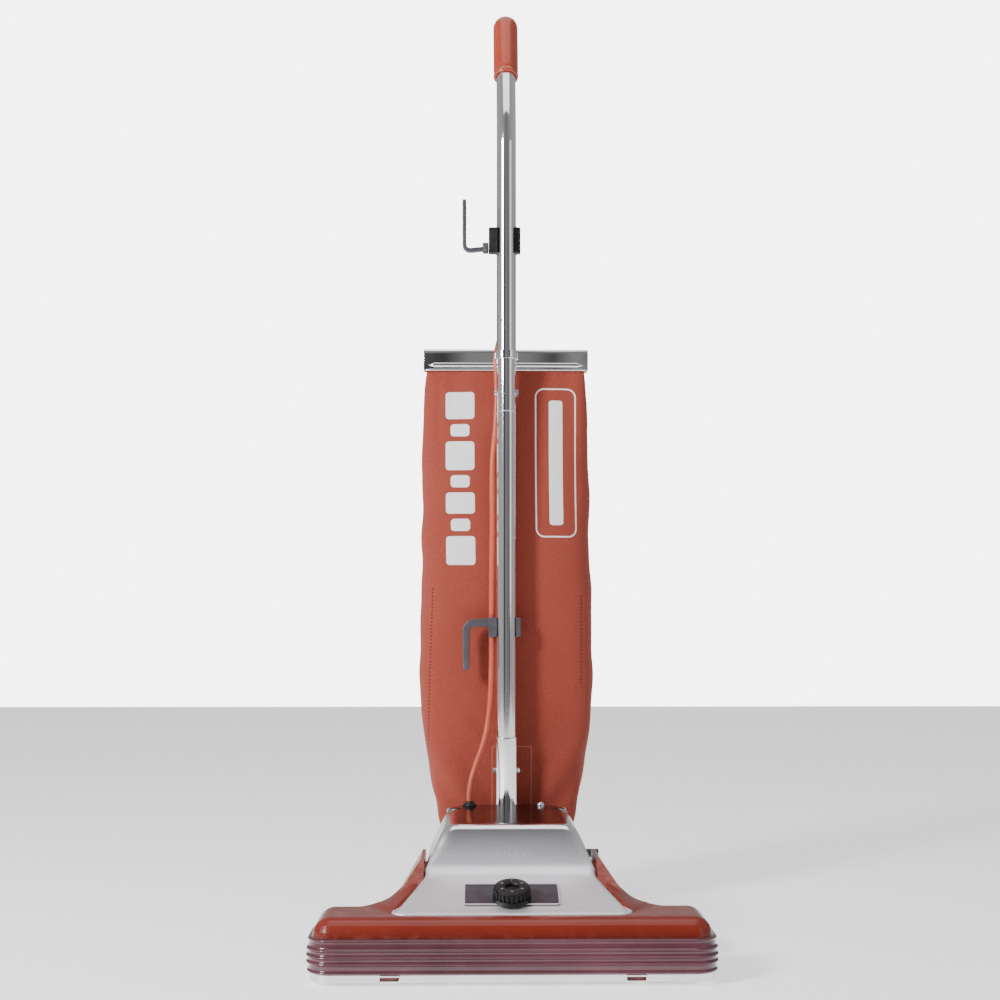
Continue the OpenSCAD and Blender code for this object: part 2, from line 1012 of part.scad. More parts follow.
// Yoke that straddles the housing's lugs and carries the socket
module handle_fork() {
  color(grey)
    difference() {
      union() {
        for (s = [-1, 1])
          hull() {
            translate([0, pivot_y, pivot_z])
              rod_x(11, arm_t, s * (arm_x + arm_t / 2));
            translate([0, tube_y, bridge_z])
              rod_x(bridge_r, arm_t, s * (arm_x + arm_t / 2));
          }
        translate([0, tube_y, bridge_z])
          rod_x(bridge_r, 2 * arm_x);
      }
      translate([0, pivot_y, pivot_z])
        rod_x(bush_r, 200);
      translate([0, tube_y, socket_base])
        cylinder(r = socket_r, h = 20);
    }
}

module fork_bushes() {
  color(copper)
    both_sides()
      translate([0, pivot_y, pivot_z])
        difference() {
          rod_x(bush_r, arm_t, arm_x + arm_t / 2);
          rod_x(pin_r + fit, 20, arm_x + arm_t / 2);
        }
}

module handle_socket() {
  color(bright)
    translate([0, tube_y, 0])
      difference() {
        union() {
          translate([0, 0, socket_base])
            cylinder(r = socket_r, h = socket_top - socket_base);
          translate([0, 0, socket_top - 1.5])
            rotate_extrude()
              translate([socket_r - 0.4, 0])
                circle(r = 0.9, $fn = 24);
        }
        translate([0, 0, socket_base + 6])
          cylinder(r = tube_d / 2, h = 200);
        translate([0, 0, socket_bolt_z])
          rod_x(bolt_r, 60);
      }
}

module lower_tube() {
  color(bright)
    translate([0, tube_y, 0])
      difference() {
        union() {
          translate([0, 0, socket_base + 6])
            cylinder(r = tube_d / 2, h = tube_joint_z - socket_base - 6);
          translate([0, 0, tube_joint_z - over])
            cylinder(r = upper_tube_d / 2 - wall, h = 56);
        }
        translate([0, 0, socket_base])
          cylinder(r = tube_d / 2 - 2 * wall - 0.5, h = 700);
        translate([0, 0, socket_bolt_z])
          rod_x(bolt_r, 60);
        translate([0, 0, joint_bolt_z])
          rod_x(bolt_r, 60);
      }
}

// Moves a shape made upright at z = 0 to the end of the upper tube's bend
module at_bend_end() {
  translate([0, tube_y + bend_r, bend_z])
    rotate([-lean, 0, 0])
      translate([0, -bend_r, 0])
        children();
}

// Upper tube as a solid rod of the given radius, running past its ends by extra
module bent_rod(r, bend_tube_r, extra) {
  translate([0, tube_y, tube_joint_z - extra])
    cylinder(r = r, h = bend_z - tube_joint_z + extra + over);
  translate([0, tube_y + bend_r, bend_z])
    rotate([90, 0, -90])
      rotate_extrude(angle = lean)
        translate([bend_r, 0])
          circle(r = bend_tube_r);
  at_bend_end()
    translate([0, 0, -over])
      cylinder(r = r, h = after_bend + grip_bore_depth + extra + over);
}

module upper_tube() {
  r = upper_tube_d / 2;
  color(bright)
    difference() {
      bent_rod(r, r + bend_step, 0);
      bent_rod(r - wall, r - wall - bend_step, over);
      translate([0, tube_y, joint_bolt_z])
        rod_x(bolt_r, 60);
    }
}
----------
(Given request)
Nothing in the data may differ; print all of it exactly as written.

(Response for this exercise)
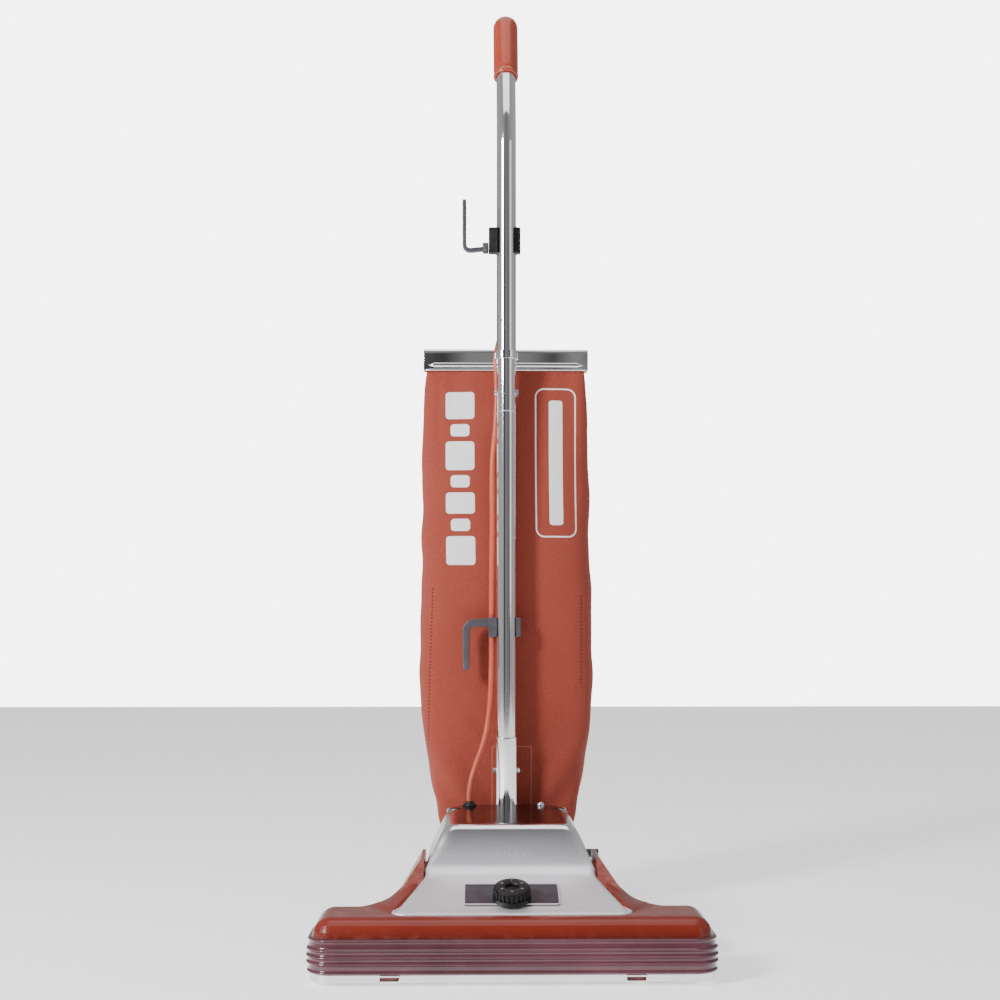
Continue the OpenSCAD and Blender code for this object: part 2, from line 1012 of part.scad. More parts follow.
// Yoke that straddles the housing's lugs and carries the socket
module handle_fork() {
  color(grey)
    difference() {
      union() {
        for (s = [-1, 1])
          hull() {
            translate([0, pivot_y, pivot_z])
              rod_x(11, arm_t, s * (arm_x + arm_t / 2));
            translate([0, tube_y, bridge_z])
              rod_x(bridge_r, arm_t, s * (arm_x + arm_t / 2));
          }
        translate([0, tube_y, bridge_z])
          rod_x(bridge_r, 2 * arm_x);
      }
      translate([0, pivot_y, pivot_z])
        rod_x(bush_r, 200);
      translate([0, tube_y, socket_base])
        cylinder(r = socket_r, h = 20);
    }
}

module fork_bushes() {
  color(copper)
    both_sides()
      translate([0, pivot_y, pivot_z])
        difference() {
          rod_x(bush_r, arm_t, arm_x + arm_t / 2);
          rod_x(pin_r + fit, 20, arm_x + arm_t / 2);
        }
}

module handle_socket() {
  color(bright)
    translate([0, tube_y, 0])
      difference() {
        union() {
          translate([0, 0, socket_base])
            cylinder(r = socket_r, h = socket_top - socket_base);
          translate([0, 0, socket_top - 1.5])
            rotate_extrude()
              translate([socket_r - 0.4, 0])
                circle(r = 0.9, $fn = 24);
        }
        translate([0, 0, socket_base + 6])
          cylinder(r = tube_d / 2, h = 200);
        translate([0, 0, socket_bolt_z])
          rod_x(bolt_r, 60);
      }
}

module lower_tube() {
  color(bright)
    translate([0, tube_y, 0])
      difference() {
        union() {
          translate([0, 0, socket_base + 6])
            cylinder(r = tube_d / 2, h = tube_joint_z - socket_base - 6);
          translate([0, 0, tube_joint_z - over])
            cylinder(r = upper_tube_d / 2 - wall, h = 56);
        }
        translate([0, 0, socket_base])
          cylinder(r = tube_d / 2 - 2 * wall - 0.5, h = 700);
        translate([0, 0, socket_bolt_z])
          rod_x(bolt_r, 60);
        translate([0, 0, joint_bolt_z])
          rod_x(bolt_r, 60);
      }
}

// Moves a shape made upright at z = 0 to the end of the upper tube's bend
module at_bend_end() {
  translate([0, tube_y + bend_r, bend_z])
    rotate([-lean, 0, 0])
      translate([0, -bend_r, 0])
        children();
}

// Upper tube as a solid rod of the given radius, running past its ends by extra
module bent_rod(r, bend_tube_r, extra) {
  translate([0, tube_y, tube_joint_z - extra])
    cylinder(r = r, h = bend_z - tube_joint_z + extra + over);
  translate([0, tube_y + bend_r, bend_z])
    rotate([90, 0, -90])
      rotate_extrude(angle = lean)
        translate([bend_r, 0])
          circle(r = bend_tube_r);
  at_bend_end()
    translate([0, 0, -over])
      cylinder(r = r, h = after_bend + grip_bore_depth + extra + over);
}

module upper_tube() {
  r = upper_tube_d / 2;
  color(bright)
    difference() {
      bent_rod(r, r + bend_step, 0);
      bent_rod(r - wall, r - wall - bend_step, over);
      translate([0, tube_y, joint_bolt_z])
        rod_x(bolt_r, 60);
    }
}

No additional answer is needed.